As per title. Our model is a time series of rainfall based on 3 environemntal factors (temperature, wind speed, humidity) within an island.

We have data from a period of 6.5 years.

Our data is in time intervals of every 5 minutes.

However over this period, not all stations are always active (there are about 18-23 stations active at any one datapoint and sometimes this number drops to 8 or even 1). Sometimes no stations are available for data over a period of 15 minutes.

our goal in plotting the time series is to train three models (the initial time series, its first derivative to assess data drive, and then a third model to analyze concept drift)

What can we do to deal with these discrepancies?

spark wind Jul 26, 2023, 7:54 AM

#

As someone who worked in causal discovery I found that a quick fix was to use information from either the previous year for the same time, you can also take the surrounding values and calculate an average and use this, you can also use the a LOCF method whereby you take the last value or the reverse which I believe is called something like next observation carried back. If you have time to spend on this I would look into linear interpolation if you need specific granular data and want your best chance at getting exact values. This will use similar data and will basically calculate a finite value between your inputted data I believe. These things are pretty easy to research online, plenty of examples, just depends on how much time you have.

pale island Jul 26, 2023, 11:34 AM

#

spark wind As someone who worked in causal discovery I found that a quick fix was to use in...

what's a good way to approach a time series with lots of data?
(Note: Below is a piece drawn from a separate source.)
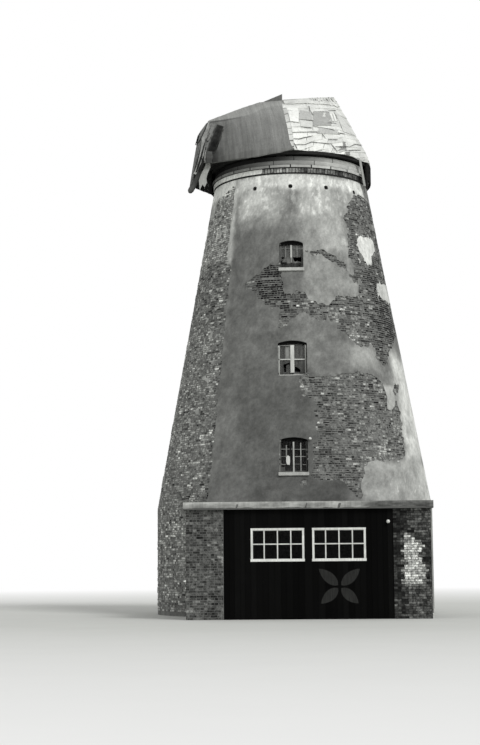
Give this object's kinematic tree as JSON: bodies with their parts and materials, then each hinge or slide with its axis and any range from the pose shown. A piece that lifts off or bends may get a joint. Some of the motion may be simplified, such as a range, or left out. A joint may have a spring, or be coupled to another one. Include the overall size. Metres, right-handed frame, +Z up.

We have approximately 6.5 years of data at 5 minutes intervals- at the bare minimum that's about 57,024 datapoints, without counting the 8-19 NSWE stations.

We are already planning to do a 70:30 split, but I'm not sure how to structure this such that it covers all available data

spark wind Jul 26, 2023, 1:24 PM

#

So our datasets had hundreds of thousands of data points so we used OpenMP and C to concurrently do all the data manipulation for us for each of the techniques above, we did have access to a 5million pound super computer which had 8000 CPU cores 😂 but still maybe take the hit and let it run, also it depends on your data and you might notice different accuracies based on the technique, it’s all about what kinda data you have.

#Dealing with missing data for a time series model